La noche fue larga. Al momento de calma que coincide con el paso del “ojo del ciclón”, siguió otra vez la violencia de los vientos envueltos en agua, hasta muy entrada la madrugada.
Al día siguiente, parecía que habíamos amanecido en un sitio diferente. Todo estaba devastado, árboles, casas, todo. Los árboles que quedaron en pie habían perdido todas sus hojas y dejaban ver el terreno hasta donde se perdía la vista. La lluvia continuaba, y continuó durante casi todo el día. El seminarista y yo nos fuimos a visitar a las personas de la parroquia. Era desolador. Muchas casas habían perdido el techo, con lo cual todo se había mojado: ropa, camas, colchones, equipos…; otras casas estaban, sencillamente, destruidas, aplastadas, como si la furia de los vientos no hubiera considerado suficiente el tirar abajo las paredes y las hubiera “pisoteado”. Ventanas y puertas arrancadas de cuajo, postes del tendido eléctrico tirados aquí y allá, árboles gigantescos moribundos, mostrando las raíces que no tuvieron fuerzas para sostenerlos. Y en medio de todo, la gente, agradecida por la ausencia de pérdidas humanas, y angustiadas por el futuro incierto ante todo lo perdido. Bajo la lluvia, aquí y allá, la gente recuperaba trozos de tejas y trataba de remendar los techos, intentando garantizar un sitio mínimamente seco para cocinar y acostarse, sabiendo que dormirían en el suelo o en lo que apareciera, porque sus colchones estaban perdidos en agua.

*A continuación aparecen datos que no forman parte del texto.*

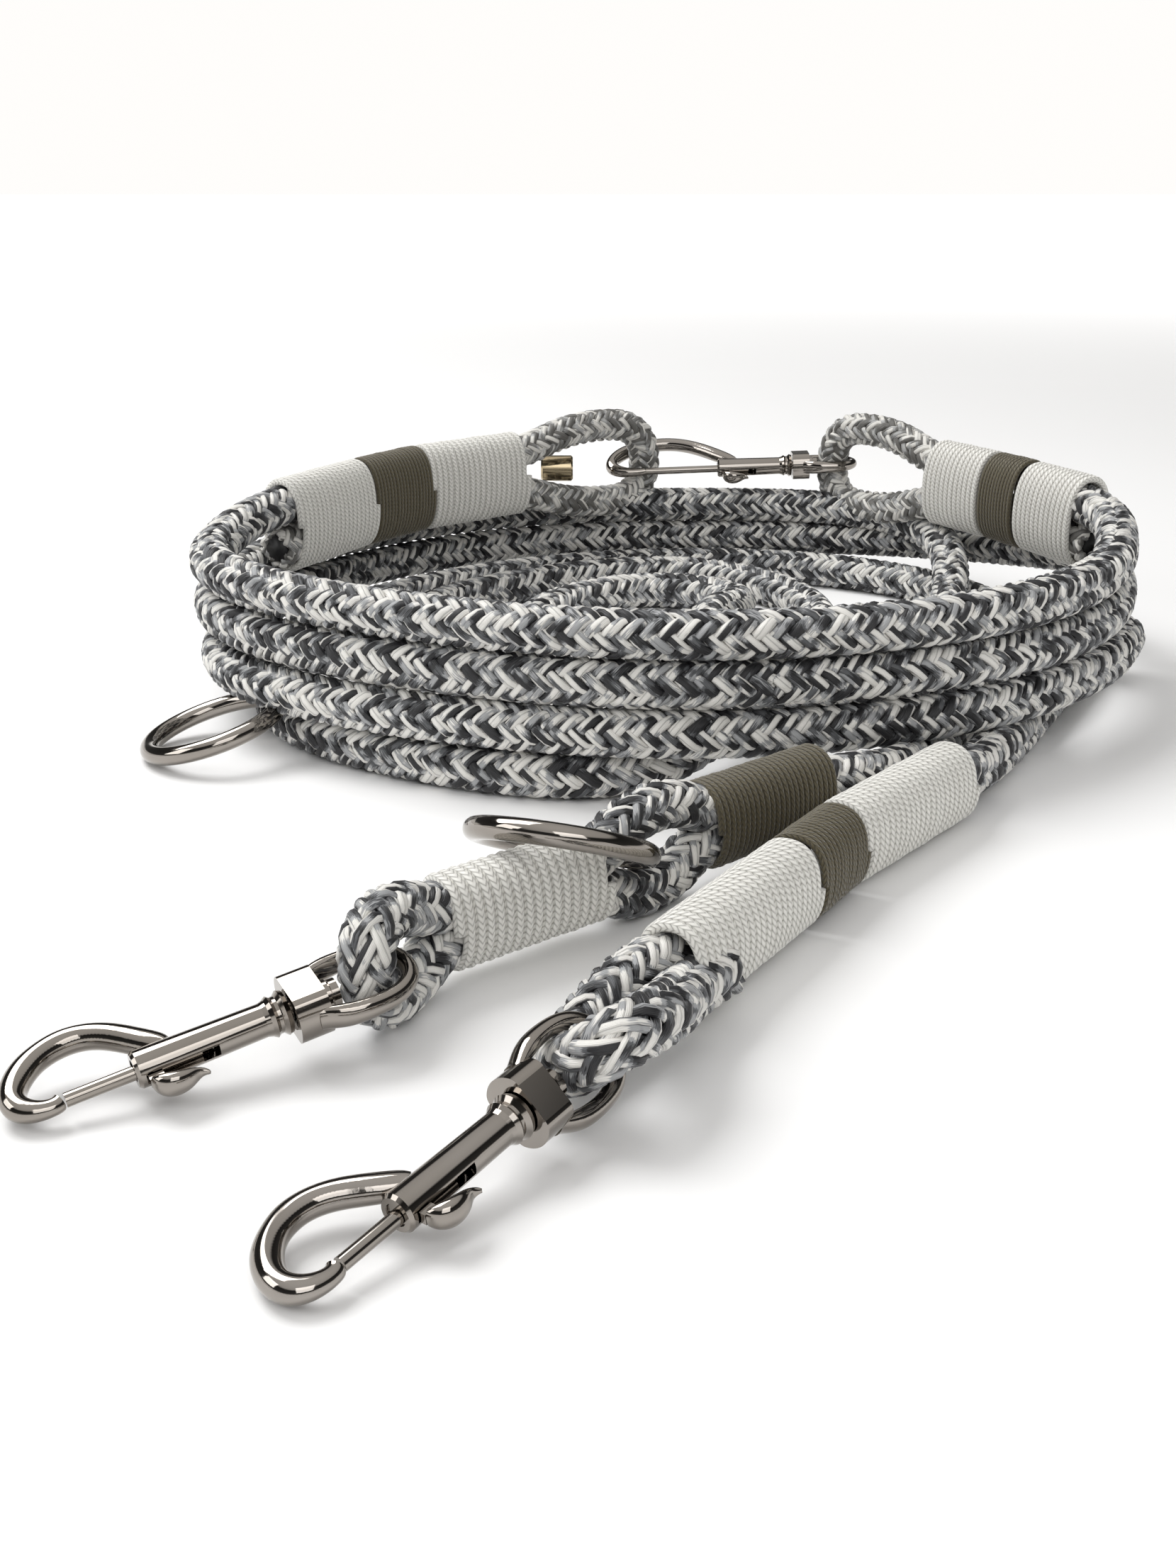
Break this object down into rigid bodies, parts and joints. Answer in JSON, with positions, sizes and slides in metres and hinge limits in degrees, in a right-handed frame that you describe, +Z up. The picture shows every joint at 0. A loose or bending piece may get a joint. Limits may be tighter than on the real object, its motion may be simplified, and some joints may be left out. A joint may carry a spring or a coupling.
{
  "type": "training leash",
  "caption": "Coiled braided rope leash with whipped eyes, sliding-bolt swivel snaps at both loose ends, a closing turn clipped by its own snap, and loose adjustment rings",
  "frame": {"origin": "middle of the whole leash's footprint, on the surface that it lies on", "axes": "+Z up from the surface; -Y towards the two loose ends with their snaps; +X to the right of the coil seen from the loose ends"},
  "size_m": [0.2358, 0.375, 0.0501],
  "materials": {
    "braided_rope": "diamond braid of black, slate, light grey and off-white filament yarns with a satin sheen",
    "white_twine": "tightly wound fine braided off-white twine, satin",
    "olive_twine": "tightly wound fine olive-brown twine with a faint gold thread",
    "nickel": "polished smoke-grey nickel plate",
    "bronze_metal": "polished, warm-tinted metal",
    "spring_steel": "drawn wire"
  },
  "bodies": {
    "root": {"rope_coil": "braided_rope", "rope_closing_strand": "braided_rope", "rope_end_1_legs": "braided_rope", "rope_end_1_eye": "braided_rope", "rope_end_1_upper_leg": "braided_rope", "rope_end_1_lower_leg": "braided_rope", "rope_end_1_lead": "braided_rope", "rope_end_2_legs": "braided_rope", "rope_end_2_eye": "braided_rope", "rope_end_2_lead": "braided_rope", "rope_left_legs": "braided_rope", "rope_left_eye": "braided_rope", "rope_right_legs": "braided_rope", "rope_right_eye": "braided_rope", "whipping_end_1_white": "white_twine", "whipping_end_1_olive": "olive_twine", "whipping_end_2_white_low": "white_twine", "whipping_end_2_olive": "olive_twine", "whipping_end_2_white_high": "white_twine", "whipping_left_white_outer": "white_twine", "whipping_left_olive": "olive_twine", "whipping_left_white_inner": "white_twine", "whipping_right_white_outer": "white_twine", "whipping_right_olive": "olive_twine", "whipping_right_white_inner": "white_twine", "loop_ferrule": "bronze_metal", "snap_3_swivel_eye": "nickel"},
    "front_ring": {"front_ring": "nickel"},
    "left_ring": {"left_ring": "nickel"},
    "snap_1_eye": {"snap_1_swivel_eye": "nickel"},
    "snap_1_hook": {"snap_1_hook_body": "nickel", "snap_1_swivel_rivet": "nickel", "snap_1_bolt_spring": "spring_steel"},
    "snap_1_bolt": {"snap_1_bolt": "nickel"},
    "snap_2_eye": {"snap_2_swivel_eye": "nickel"},
    "snap_2_hook": {"snap_2_hook_body": "nickel", "snap_2_swivel_rivet": "nickel", "snap_2_bolt_spring": "spring_steel"},
    "snap_2_bolt": {"snap_2_bolt": "nickel"},
    "snap_3_hook": {"snap_3_hook_body": "nickel", "snap_3_swivel_rivet": "nickel", "snap_3_bolt_spring": "spring_steel"},
    "snap_3_bolt": {"snap_3_bolt": "nickel"}
  },
  "joints": [
    {"name": "front_ring_swing", "type": "hinge", "parent": "root", "child": "front_ring", "pos_m": [-0.0129, -0.0812, 0.01157], "axis": [-0.5207, 0.797, -0.3061], "range_deg": [0, 120]},
    {"name": "left_ring_swing", "type": "hinge", "parent": "root", "child": "left_ring", "pos_m": [-0.0881, 0.0063, 0.0104], "axis": [-0.1104, 0.9939, -0.0001], "range_deg": [0, 14]},
    {"name": "snap_1_eye_swing", "type": "hinge", "parent": "root", "child": "snap_1_eye", "pos_m": [-0.0525, -0.1251, 0.0109], "axis": [-0.064, -0.2228, 0.9728], "range_deg": [-20, 20]},
    {"name": "snap_1_swivel", "type": "hinge", "parent": "snap_1_eye", "child": "snap_1_hook", "pos_m": [-0.06342, -0.13103, 0.00882], "axis": [-0.8669, -0.4704, -0.1648], "continuous": true},
    {"name": "snap_1_bolt_slide", "type": "slide", "parent": "snap_1_hook", "child": "snap_1_bolt", "axis": [0.8669, 0.4704, 0.1648], "range_m": [0, 0.008], "stiffness_N_per_m": 150, "springref_m": -0.004, "deforming": ["snap_1_bolt_spring"]},
    {"name": "snap_2_eye_swing", "type": "hinge", "parent": "root", "child": "snap_2_eye", "pos_m": [-0.0222, -0.1474, 0.0097], "axis": [0.504, -0.5242, 0.6865], "range_deg": [-15, 15]},
    {"name": "snap_2_swivel", "type": "hinge", "parent": "snap_2_eye", "child": "snap_2_hook", "pos_m": [-0.02991, -0.1572, 0.00788], "axis": [-0.6122, -0.7775, -0.1443], "continuous": true},
    {"name": "snap_2_bolt_slide", "type": "slide", "parent": "snap_2_hook", "child": "snap_2_bolt", "axis": [0.6122, 0.7775, 0.1443], "range_m": [0, 0.008], "stiffness_N_per_m": 150, "springref_m": -0.004, "deforming": ["snap_2_bolt_spring"]},
    {"name": "snap_3_swivel", "type": "hinge", "parent": "root", "child": "snap_3_hook", "pos_m": [0.04081, 0.17269, 0.03448], "axis": [-0.999, 0.015, -0.041], "range_deg": [0, 4]},
    {"name": "snap_3_bolt_slide", "type": "slide", "parent": "snap_3_hook", "child": "snap_3_bolt", "axis": [0.999, -0.015, 0.041], "range_m": [0, 0.008], "stiffness_N_per_m": 150, "springref_m": -0.004, "deforming": ["snap_3_bolt_spring"]}
  ]
}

Y en medio de todo, la incomunicación, la imposibilidad de avisar a los familiares sobre su situación o de tener noticias de ellos, algunos de los cuales vivían en zonas también afectadas, porque no había (ni hay) comunicación telefónica y durante dos días las carreteras estuvieron interrumpidas y nadie podía pasar. El seminarista y yo pudimos avisar a nuestros padres que estábamos bien porque mi chofer se fue en bicicleta al otro lado de la parroquia a saber de sus padres y por allá se encontró al obispo tratando de atravesar un puente roto. El obispo de Guantánamo quería llegar aquí a toda costa para saber de nosotros, pero el paso era imposible. Mi chofer se lo encontró lleno de fango intentando buscar un paso para el carro. Afortunadamente pudo saber de nosotros y avisar a las familias, y en cuanto se restablecieron los caminos ha venido a vernos.

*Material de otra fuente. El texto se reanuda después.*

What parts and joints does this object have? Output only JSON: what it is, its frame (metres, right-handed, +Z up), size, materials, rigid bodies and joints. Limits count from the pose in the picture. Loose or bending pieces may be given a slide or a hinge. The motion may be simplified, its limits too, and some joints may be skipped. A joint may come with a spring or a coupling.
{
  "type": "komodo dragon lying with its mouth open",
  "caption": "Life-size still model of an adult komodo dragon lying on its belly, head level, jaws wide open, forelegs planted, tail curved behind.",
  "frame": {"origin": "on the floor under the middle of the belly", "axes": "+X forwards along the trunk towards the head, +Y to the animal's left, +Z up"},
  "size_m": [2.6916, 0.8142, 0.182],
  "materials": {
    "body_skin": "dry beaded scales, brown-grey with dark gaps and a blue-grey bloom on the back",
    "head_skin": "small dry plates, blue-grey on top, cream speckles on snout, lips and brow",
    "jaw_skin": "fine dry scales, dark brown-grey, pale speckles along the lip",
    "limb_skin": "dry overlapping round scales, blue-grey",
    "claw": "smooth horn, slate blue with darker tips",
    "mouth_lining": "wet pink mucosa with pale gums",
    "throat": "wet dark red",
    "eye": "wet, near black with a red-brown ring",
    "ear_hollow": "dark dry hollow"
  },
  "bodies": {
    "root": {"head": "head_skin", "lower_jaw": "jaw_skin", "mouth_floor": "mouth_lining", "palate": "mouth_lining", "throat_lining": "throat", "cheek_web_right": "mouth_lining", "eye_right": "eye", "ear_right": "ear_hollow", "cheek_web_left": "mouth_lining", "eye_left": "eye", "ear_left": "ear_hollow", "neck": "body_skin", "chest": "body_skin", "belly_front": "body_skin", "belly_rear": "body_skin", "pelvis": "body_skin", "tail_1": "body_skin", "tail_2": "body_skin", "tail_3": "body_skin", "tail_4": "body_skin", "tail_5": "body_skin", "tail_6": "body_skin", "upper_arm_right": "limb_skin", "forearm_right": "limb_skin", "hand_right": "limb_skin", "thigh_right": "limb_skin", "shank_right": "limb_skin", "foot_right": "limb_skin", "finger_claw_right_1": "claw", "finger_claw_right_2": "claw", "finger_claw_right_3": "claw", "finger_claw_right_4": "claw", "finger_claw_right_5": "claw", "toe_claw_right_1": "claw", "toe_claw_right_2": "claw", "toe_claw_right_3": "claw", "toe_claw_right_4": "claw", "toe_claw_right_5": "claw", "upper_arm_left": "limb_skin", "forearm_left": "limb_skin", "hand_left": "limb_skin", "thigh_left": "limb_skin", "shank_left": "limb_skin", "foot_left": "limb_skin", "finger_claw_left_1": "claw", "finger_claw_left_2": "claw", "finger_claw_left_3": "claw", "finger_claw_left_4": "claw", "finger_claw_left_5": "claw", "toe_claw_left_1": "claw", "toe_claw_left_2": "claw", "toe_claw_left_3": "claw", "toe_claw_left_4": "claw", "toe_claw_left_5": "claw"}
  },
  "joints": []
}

El seminarista ha sido una bendición, entre otras cosas porque sin él hubiera yo pasado todo esto solo. Luego de arreglar un poco la casa y tapar el hueco de la cocina con unas tejas sujetadas con piedras, empezamos a visitar a todos los que podíamos y salimos a los pueblos donde de momento hay paso para vehículos, aunque no sabemos si se interrumpirá otra vez porque en varios sitios las carreteras están partiéndose y desmoronándose sobre el vacío.

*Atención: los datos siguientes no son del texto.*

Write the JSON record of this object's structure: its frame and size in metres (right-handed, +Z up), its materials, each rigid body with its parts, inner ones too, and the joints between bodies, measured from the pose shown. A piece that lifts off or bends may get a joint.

En todas partes el ambiente es devastador, las carreteras están llenas de árboles y tendidos eléctricos tirados; aquí y allá casas sin techo, sin paredes, o en los cimientos. De momento sé que uno de los templos de los pueblos perdió el techo y otro fue arrasado. Me han dicho que otros dos templos también están destrozados, pero no he podido verlos porque todavía no hay paso y son sitios intrincados.
Muchos de mis fieles lo han perdido prácticamente todo, y están en esta primera fase de ver qué tabla, qué trozo de teja o qué pedazo de lata les sirve para improvisar una habitación. Ropa, colchones, equipos eléctricos, están por todas partes, esperando que el sol se lleve la humedad pestilente que dejaron las aguas.
No hay electricidad y no parece que la habrá en un buen tiempo. Las neveras se descongelan y habrá que refugiarse en lo que no necesita frío para conservarse.
Ya han empezado a aparecer personas del gobierno que han ido preguntando a la población la cuantía de sus pérdidas, pero sólo eso. Nadie del gobierno ha traído qué comer a la gente. Hasta hoy la panadería no había logrado encender el horno y no hay pan.
Cáritas ya se ha movilizado y en estos días debe llegar a mi parroquia un camión con módulos de emergencia. Las distintas diócesis están moviéndose también para ver cómo apoyan. El arzobispo de La Habana ya ha mandado lo que ha podido y dinero para comprar lo indispensable, sobre todo comida.
Las gestiones para techos ya han comenzado, pero eso no estará de un día para otro. Nuestra prioridad ahora es que la gente tenga que comer. Los templos ya se arreglarán en su momento, ahora es necesario garantizar el sustento, porque hay gente que lo ha perdido todo, y si bien la solidaridad de familiares y amigos ha sido muy palpable, las reservas se acaban y aquí la gente no tiene mucho.
Me siento abrumado, aunque espero que se me pase pronto porque no hay tiempo para tonterías. Me imagino que es el bloqueo de no saber por dónde empezar. Todo está tan destruido, hay tanta gente afectada y hay tanto que hacer que si me pongo a pensarlo me paralizo.
Intentaré hacer saber de mí en lo posible, pero no puedo prever lo que pasará. Escribo esta crónica confiado en que mañana iré a Baracoa y desde allí podré mandarla, pero no sé cuándo podré volver a conectarme.
Este correo y esta crónica no son para pedir ayuda material, son para contar lo que estamos viviendo, pero como no tendré acceso fácil a los correos y puede que alguien pregunte: ¿puedo hacer algo?, dejo el mail del obispo de Guantánamo, Mons. Wilfredo Pino y su correo es willyp@obigtmo.co.cu. Él es el que está coordinando todo.
Lo que sí pido es oración. Es un momento de incertidumbre y angustia, y hay gente que parece que el ciclón también les ha llevado el alma. Mucha gente se hace la misma pregunta que yo me hago: “¿por dónde empezar?”. Mucha gente ha encarado el momento con ánimo y está luchando. A otros hay que apuntalarles el espíritu.
Recen, por toda esta gente. Recen para que no nos falten los ánimos. Y recen por mí, para que yo sepa estar a la altura del pastor que ellos ahora necesitan.